# Canard PC & Canardpc.com > Biendebuter.net - Le site web >  Guide : Scrolls

## Izual

Vous êtes au bon endroit pour lire et écrire des commentaires, critiques, questions et autres avis sur le *guide de Scrolls*.

----------


## Cotopaxi

Ce guide est génial, il m'a tout appris !

----------


## SeanRon

Très sympa, le guide. Même le trading est expliqué, ce qui était mon point faible.
Ils ont prévu un système de trading plus évolué/automatisé ? parce que la méthode actuelle ne me satisfait pas. je n'ai ni l'envie ni la patience de passer des heures dans des chans de trade  :/

----------


## Finish

Oui il y a des bots qui te permettent d'acheter ou de vendre des cartes. Tu as Scrollsbot qui achete et vend des parchemins a prix fixe ou encore ClockWorkAgent qui traine dans le channel Clockwork et qui vend les parchemin selon une moyenne des prix du marché.

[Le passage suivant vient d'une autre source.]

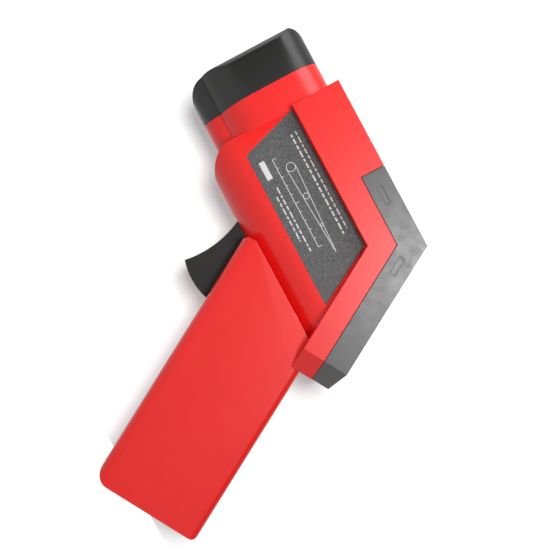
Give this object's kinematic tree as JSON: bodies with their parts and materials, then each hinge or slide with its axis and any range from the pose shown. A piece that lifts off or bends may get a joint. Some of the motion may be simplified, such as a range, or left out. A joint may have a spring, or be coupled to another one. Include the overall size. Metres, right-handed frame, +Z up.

Et tu en as d'autres mais je les connais pas tous.
Je tiens à préciser qu'ils sont tous gérés par des joueurs, ils ont achetés et comptes et y ont ajoutés un stock de carte et d'argent et le stock s'est rempli avec le temps.

----------


## Izual

Voilà, à part ces solutions qui viennent uniquement des joueurs les développeurs n'ont pas parlé de nouvelle feature pour le trading. Ils aiment la liberté du système actuel, et ils ne comptent pas le rendre plus rigide. A priori, ce n'est pas dans leurs priorités.

----------